DIRECTIVE: Quote every line of the material beneath this one.

═════ RAW DATA

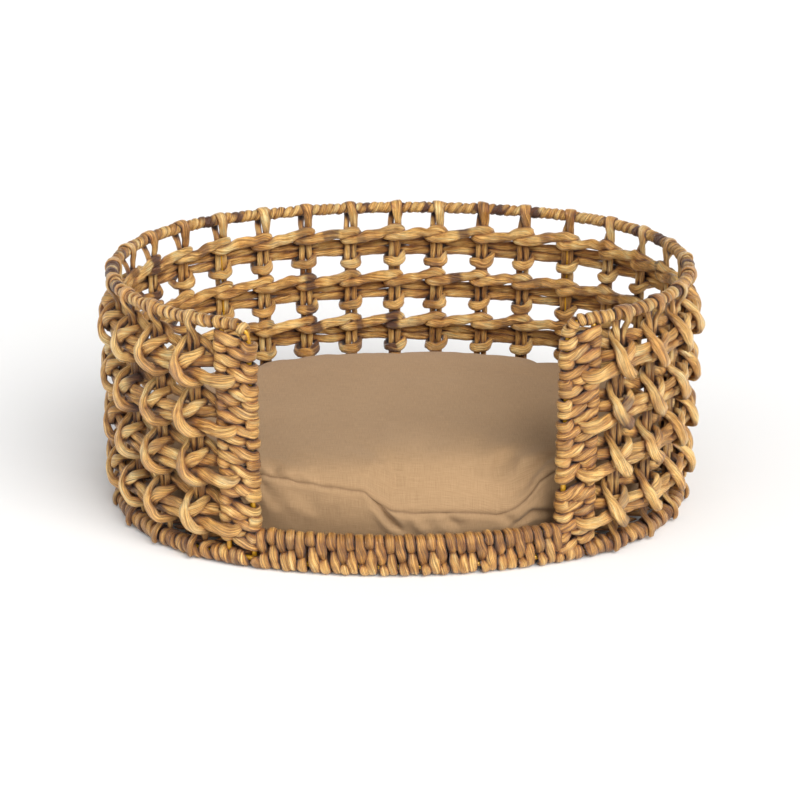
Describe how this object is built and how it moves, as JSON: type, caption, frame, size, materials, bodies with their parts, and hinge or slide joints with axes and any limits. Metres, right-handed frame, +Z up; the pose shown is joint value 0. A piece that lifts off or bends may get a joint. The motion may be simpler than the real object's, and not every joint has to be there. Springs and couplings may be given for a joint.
{
  "type": "wicker pet bed basket",
  "caption": "Low oval wicker basket for a cat or small dog, open at the front over a wrapped sill, with a loose boxed cushion that lifts out.",
  "frame": {"origin": "on the surface it stands on, under the middle of the overall box", "axes": "+X along the long side, +Y towards the back, with the entrance towards -Y, +Z up"},
  "size_m": [0.6104, 0.4392, 0.2592],
  "materials": {
    "hyacinth_strand": "dried water hyacinth strand, lightly twisted, streaked straw and grey-brown, slight sheen",
    "lacquered_rod": "golden yellow lacquer over steel rod",
    "cushion_cloth": "taupe linen-like weave, matt",
    "cushion_filling": "polyester wadding",
    "zip_tape": "woven tape",
    "zip_metal": "satin"
  },
  "bodies": {
    "basket": {"rim_rod": "lacquered_rod", "base_hoop_rod": "lacquered_rod", "sill_rod": "lacquered_rod", "outer_post_rod_left": "lacquered_rod", "outer_post_rod_right": "lacquered_rod", "upright_rod_1": "lacquered_rod", "upright_rod_2": "lacquered_rod", "upright_rod_3": "lacquered_rod", "upright_rod_4": "lacquered_rod", "floor_rod_left": "lacquered_rod", "floor_rod_middle": "lacquered_rod", "floor_rod_right": "lacquered_rod", "rim_wrap": "hyacinth_strand", "base_wrap": "hyacinth_strand", "sill_wrap": "hyacinth_strand", "post_wrap_left": "hyacinth_strand", "post_wrap_right": "hyacinth_strand", "stake_01": "hyacinth_strand", "stake_02": "hyacinth_strand", "stake_03": "hyacinth_strand", "stake_04": "hyacinth_strand", "stake_05": "hyacinth_strand", "stake_06": "hyacinth_strand", "stake_07": "hyacinth_strand", "stake_08": "hyacinth_strand", "stake_09": "hyacinth_strand", "stake_10": "hyacinth_strand", "stake_11": "hyacinth_strand", "stake_12": "hyacinth_strand", "stake_13": "hyacinth_strand", "stake_14": "hyacinth_strand", "stake_15": "hyacinth_strand", "stake_16": "hyacinth_strand", "stake_17": "hyacinth_strand", "stake_18": "hyacinth_strand", "stake_19": "hyacinth_strand", "stake_20": "hyacinth_strand", "stake_21": "hyacinth_strand", "stake_22": "hyacinth_strand", "stake_23": "hyacinth_strand", "stake_24": "hyacinth_strand", "stake_25": "hyacinth_strand", "weft_row_1": "hyacinth_strand", "weft_row_2": "hyacinth_strand", "weft_row_3": "hyacinth_strand", "weft_row_4": "hyacinth_strand", "hitch_row_1": "hyacinth_strand", "hitch_row_2": "hyacinth_strand", "hitch_row_3": "hyacinth_strand", "hitch_row_4": "hyacinth_strand", "floor_mat": "hyacinth_strand"},
    "cushion": {"cushion_top_panel": "cushion_cloth", "cushion_side_band": "cushion_cloth", "cushion_bottom_panel": "cushion_cloth", "cushion_filling": "cushion_filling", "zip_tape": "zip_tape"},
    "zip_slider": {"zip_slider": "zip_metal"}
  },
  "joints": [
    {"name": "cushion_lift", "type": "slide", "parent": "basket", "child": "cushion", "axis": [0, 0, 1], "range_m": [0, 0.3]},
    {"name": "zip_travel", "type": "hinge", "parent": "cushion", "child": "zip_slider", "pos_m": [0, -0.26259, 0.05], "axis": [0, 0, -1], "range_deg": [0, 24]}
  ]
}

══════════

TASK ANSWER:
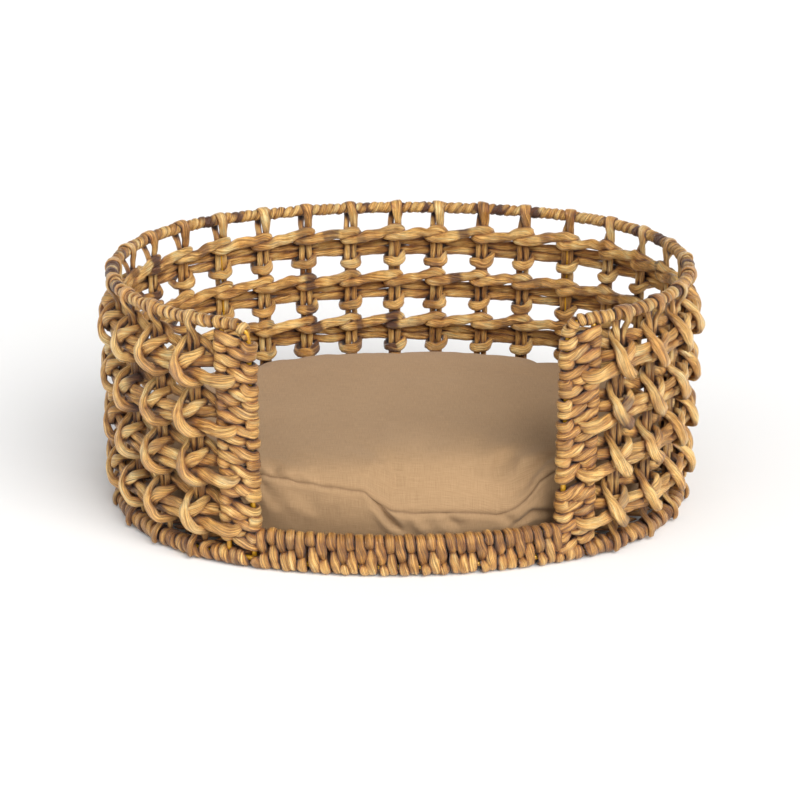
Describe how this object is built and how it moves, as JSON: type, caption, frame, size, materials, bodies with their parts, and hinge or slide joints with axes and any limits. Metres, right-handed frame, +Z up; the pose shown is joint value 0. A piece that lifts off or bends may get a joint. The motion may be simpler than the real object's, and not every joint has to be there. Springs and couplings may be given for a joint.
{
  "type": "wicker pet bed basket",
  "caption": "Low oval wicker basket for a cat or small dog, open at the front over a wrapped sill, with a loose boxed cushion that lifts out.",
  "frame": {"origin": "on the surface it stands on, under the middle of the overall box", "axes": "+X along the long side, +Y towards the back, with the entrance towards -Y, +Z up"},
  "size_m": [0.6104, 0.4392, 0.2592],
  "materials": {
    "hyacinth_strand": "dried water hyacinth strand, lightly twisted, streaked straw and grey-brown, slight sheen",
    "lacquered_rod": "golden yellow lacquer over steel rod",
    "cushion_cloth": "taupe linen-like weave, matt",
    "cushion_filling": "polyester wadding",
    "zip_tape": "woven tape",
    "zip_metal": "satin"
  },
  "bodies": {
    "basket": {"rim_rod": "lacquered_rod", "base_hoop_rod": "lacquered_rod", "sill_rod": "lacquered_rod", "outer_post_rod_left": "lacquered_rod", "outer_post_rod_right": "lacquered_rod", "upright_rod_1": "lacquered_rod", "upright_rod_2": "lacquered_rod", "upright_rod_3": "lacquered_rod", "upright_rod_4": "lacquered_rod", "floor_rod_left": "lacquered_rod", "floor_rod_middle": "lacquered_rod", "floor_rod_right": "lacquered_rod", "rim_wrap": "hyacinth_strand", "base_wrap": "hyacinth_strand", "sill_wrap": "hyacinth_strand", "post_wrap_left": "hyacinth_strand", "post_wrap_right": "hyacinth_strand", "stake_01": "hyacinth_strand", "stake_02": "hyacinth_strand", "stake_03": "hyacinth_strand", "stake_04": "hyacinth_strand", "stake_05": "hyacinth_strand", "stake_06": "hyacinth_strand", "stake_07": "hyacinth_strand", "stake_08": "hyacinth_strand", "stake_09": "hyacinth_strand", "stake_10": "hyacinth_strand", "stake_11": "hyacinth_strand", "stake_12": "hyacinth_strand", "stake_13": "hyacinth_strand", "stake_14": "hyacinth_strand", "stake_15": "hyacinth_strand", "stake_16": "hyacinth_strand", "stake_17": "hyacinth_strand", "stake_18": "hyacinth_strand", "stake_19": "hyacinth_strand", "stake_20": "hyacinth_strand", "stake_21": "hyacinth_strand", "stake_22": "hyacinth_strand", "stake_23": "hyacinth_strand", "stake_24": "hyacinth_strand", "stake_25": "hyacinth_strand", "weft_row_1": "hyacinth_strand", "weft_row_2": "hyacinth_strand", "weft_row_3": "hyacinth_strand", "weft_row_4": "hyacinth_strand", "hitch_row_1": "hyacinth_strand", "hitch_row_2": "hyacinth_strand", "hitch_row_3": "hyacinth_strand", "hitch_row_4": "hyacinth_strand", "floor_mat": "hyacinth_strand"},
    "cushion": {"cushion_top_panel": "cushion_cloth", "cushion_side_band": "cushion_cloth", "cushion_bottom_panel": "cushion_cloth", "cushion_filling": "cushion_filling", "zip_tape": "zip_tape"},
    "zip_slider": {"zip_slider": "zip_metal"}
  },
  "joints": [
    {"name": "cushion_lift", "type": "slide", "parent": "basket", "child": "cushion", "axis": [0, 0, 1], "range_m": [0, 0.3]},
    {"name": "zip_travel", "type": "hinge", "parent": "cushion", "child": "zip_slider", "pos_m": [0, -0.26259, 0.05], "axis": [0, 0, -1], "range_deg": [0, 24]}
  ]
}